The emails were sent to friend Bruce Allen, the former president of WFT, and others.

Gruden also lamented the league’s hiring of female officials and slammed the league for what he asserts was pressure on the Rams to draft Michael Sam in 2014. Sam had come out as gay before the draft.

In one of the emails, which were sent over a seven-year period ending in 2018, Gruden voiced his opposition to his perception of the league’s influence on Rams coach Jeff Fisher to select “q—–.”

With the Raiders, Gruden coached defensive end Carl Nassib, the first openly gay current player in the NFL.

In response to the latest revelations about Gruden’s emails, Gov. Steve Sisolak wrote on Twitter: “This kind of behavior is unacceptable and reprehensible. Las Vegas is a welcoming city and the Raiders are a part of our family. There’s no place for hate here.”

Gruden worked at ESPN at the time of most of the emails. The network cut into “Monday Night Football,” where he was a longtime commentator, to report the news of his resignation.

Former quarterback Brian Griese, the current analyst on the broadcast, said the decision had to be made.

“With all those things coming out, I don’t see any way Mark Davis could not have that conversation with Jon Gruden,” Griese said. “You can’t come back from that in this day and age, nor should you.”

Gruden’s emails reportedly include additional criticisms of Goodell and several NFL owners. He also was critical of Eric Reid, then a player in the NFL who had demonstrated during the national anthem, and Gruden used offensive language to describe coaches and journalists, too.

After the original report of the racist email about Smith surfaced, Gruden told ESPN he was aware of other emails that had disparaging remarks about Goodell and others. He didn’t offer specifics.

He was asked after Sunday’s 20-9 loss to the Chicago Bears at Allegiant Stadium whether the public could be assured no further inflammatory statements would surface.

“All I can say is I’m not a racist,” Gruden answered. “I can’t tell you how sick I am. I apologized again to (DeMaurice Smith), but I feel good about who I am and what I’ve done my entire life. I apologize for the insensitive remarks. I had no racial intentions with those remarks at all. … I’m not like that at all. I apologize, and I don’t want to keep addressing it.”
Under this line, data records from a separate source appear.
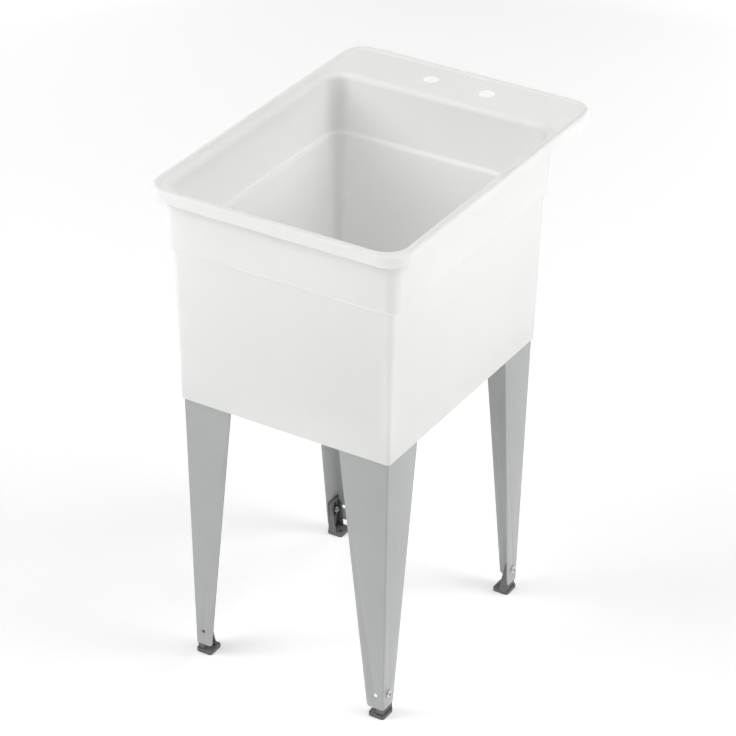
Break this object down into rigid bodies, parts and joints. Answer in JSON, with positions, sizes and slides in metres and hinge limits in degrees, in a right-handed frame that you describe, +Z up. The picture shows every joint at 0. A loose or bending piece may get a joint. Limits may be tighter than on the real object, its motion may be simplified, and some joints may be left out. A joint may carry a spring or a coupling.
{
  "type": "utility laundry sink",
  "caption": "Free-standing laundry tub: deep moulded basin with a tap deck, on angle-steel legs with levelling feet, with a waste fitting and a lift-out stopper.",
  "frame": {"origin": "on the floor, under the middle of the rim's outline", "axes": "+X to the right seen from the front, +Y to the back where the tap deck is, +Z up"},
  "size_m": [0.4468, 0.6098, 0.86],
  "materials": {
    "tub_plastic": "white moulded plastic with a soft satin sheen",
    "leg_paint": "light grey satin powder coat",
    "foot_plastic": "dark grey moulded plastic",
    "bolt_steel": "zinc plated steel",
    "drain_steel": "satin stainless steel",
    "drain_rubber": "black rubber",
    "drain_fibre": "brown pressed fibre",
    "fitting_plastic": "white moulded plastic",
    "stopper_rubber": "black moulded rubber"
  },
  "bodies": {
    "sink": {"tub": "tub_plastic", "leg_front_left": "leg_paint", "leg_front_right": "leg_paint", "leg_back_left": "leg_paint", "leg_back_right": "leg_paint", "foot_bolt_front_left": "bolt_steel", "foot_bolt_front_right": "bolt_steel", "foot_bolt_back_left": "bolt_steel", "foot_bolt_back_right": "bolt_steel", "foot_nut_front_left": "bolt_steel", "foot_nut_front_right": "bolt_steel", "foot_nut_back_left": "bolt_steel", "foot_nut_back_right": "bolt_steel", "drain_body": "drain_steel", "drain_gasket": "drain_rubber", "drain_friction_ring": "drain_fibre", "drain_locknut": "fitting_plastic", "tailpiece_washer": "drain_rubber", "drain_tailpiece": "fitting_plastic", "slip_nut": "fitting_plastic"},
    "foot_front_left": {"foot_front_left": "foot_plastic"},
    "foot_front_right": {"foot_front_right": "foot_plastic"},
    "foot_back_left": {"foot_back_left": "foot_plastic"},
    "foot_back_right": {"foot_back_right": "foot_plastic"},
    "stopper": {"stopper": "stopper_rubber"}
  },
  "joints": [
    {"name": "level_foot_front_left", "type": "slide", "parent": "sink", "child": "foot_front_left", "axis": [0.0152, 0.0152, -0.9998], "range_m": [-0.01, 0.01]},
    {"name": "level_foot_front_right", "type": "slide", "parent": "sink", "child": "foot_front_right", "axis": [-0.0152, 0.0152, -0.9998], "range_m": [-0.01, 0.01]},
    {"name": "level_foot_back_left", "type": "slide", "parent": "sink", "child": "foot_back_left", "axis": [0.0152, -0.0152, -0.9998], "range_m": [-0.01, 0.01]},
    {"name": "level_foot_back_right", "type": "slide", "parent": "sink", "child": "foot_back_right", "axis": [-0.0152, -0.0152, -0.9998], "range_m": [-0.01, 0.01]},
    {"name": "lift_stopper", "type": "slide", "parent": "sink", "child": "stopper", "axis": [0, 0, 1], "range_m": [0, 0.38]}
  ]
}
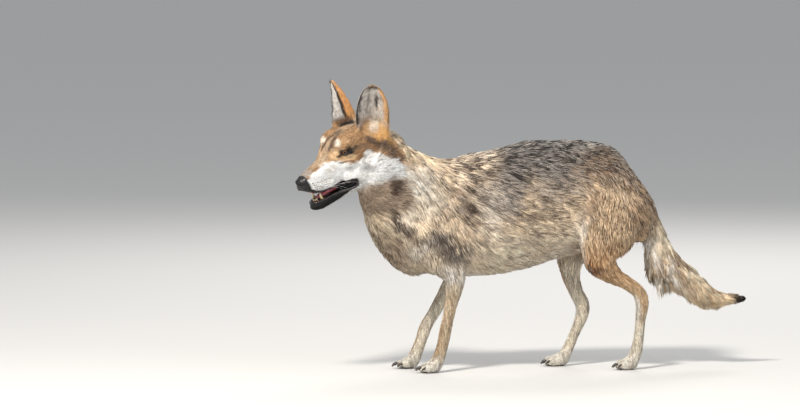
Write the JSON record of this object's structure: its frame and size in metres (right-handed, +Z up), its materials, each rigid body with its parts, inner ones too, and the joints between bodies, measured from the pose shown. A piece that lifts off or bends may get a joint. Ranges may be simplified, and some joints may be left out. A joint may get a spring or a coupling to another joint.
{
  "type": "wolf",
  "caption": "Life-size still model of a Mexican wolf walking with its head low and turned to its left and its mouth slightly open.",
  "frame": {"origin": "on the floor below the middle of the wolf's bounding box", "axes": "+Z up; the wolf faces -X, so its tail points to +X and its left side is towards -Y"},
  "size_m": [1.3064, 0.3088, 0.815],
  "materials": {
    "coat": "grizzled guard hair, grey and buff over a pale undercoat, white on muzzle, cheeks and lower legs",
    "nose": "moist pebbled black skin",
    "eye": "wet, amber iris with a round dark pupil",
    "tongue": "moist, finely rough",
    "tooth": "ivory enamel",
    "claw": "dull dark horn"
  },
  "bodies": {
    "root": {"head": "coat", "lower_jaw": "coat", "neck": "coat", "trunk": "coat", "tail": "coat", "left_ear": "coat", "right_ear": "coat", "left_fore_upper_arm": "coat", "left_fore_forearm": "coat", "left_fore_paw": "coat", "left_fore_claw_1": "claw", "left_fore_claw_2": "claw", "left_fore_claw_3": "claw", "left_fore_claw_4": "claw", "right_fore_upper_arm": "coat", "right_fore_forearm": "coat", "right_fore_paw": "coat", "right_fore_claw_1": "claw", "right_fore_claw_2": "claw", "right_fore_claw_3": "claw", "right_fore_claw_4": "claw", "left_hind_thigh": "coat", "left_hind_shank": "coat", "left_hind_foot": "coat", "left_hind_claw_1": "claw", "left_hind_claw_2": "claw", "left_hind_claw_3": "claw", "left_hind_claw_4": "claw", "right_hind_thigh": "coat", "right_hind_shank": "coat", "right_hind_foot": "coat", "right_hind_claw_1": "claw", "right_hind_claw_2": "claw", "right_hind_claw_3": "claw", "right_hind_claw_4": "claw", "nose": "nose", "left_eye": "eye", "right_eye": "eye", "tongue": "tongue", "left_lower_canine": "tooth", "right_lower_canine": "tooth", "lower_incisors": "tooth"}
  },
  "joints": []
}
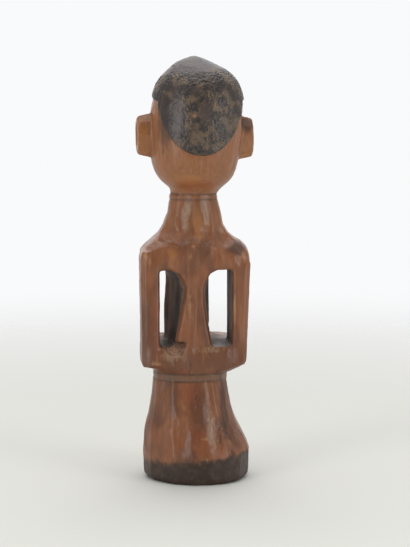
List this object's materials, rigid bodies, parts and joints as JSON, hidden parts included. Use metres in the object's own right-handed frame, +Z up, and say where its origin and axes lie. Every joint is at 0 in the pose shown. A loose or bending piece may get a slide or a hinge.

Monday’s release of more emails from the investigation quickly escalated the pressure on the team to take action.

Gruden has said he was upset during the time period of the emails about the direction of the NFL. He disapproved of Goodell’s emphasis on safety and Smith’s leadership of the union.

He said the lockout in 2011 was a specific trigger for his anger, but the new emails covered an extensive period after the labor strife.

Gruden and Allen exchanged messages with photos of scantily clad women in only bikini bottoms, including one with two WFT cheerleaders.

The now former coach of the Raiders also criticized President Barack Obama and then-Vice President Joe Biden, referring to Biden as a “nervous clueless p—-.”

The league received more than 600,000 emails from the investigation of the Washington Football Team and has been examining them for several months.

According to reports, Gruden initiated some of the exchanges and was the original recipient on others.

Gruden first coached the Raiders from 1998 to 2001 before he was traded to the Buccaneers. He led Tampa Bay to a Super Bowl win over the Raiders in 2002 and coached there until 2008.

He concludes his second term as coach with a 22-31 record, failing to make the playoffs in any of his three full seasons. Gruden has a 117-112 record in 15 seasons in the NFL.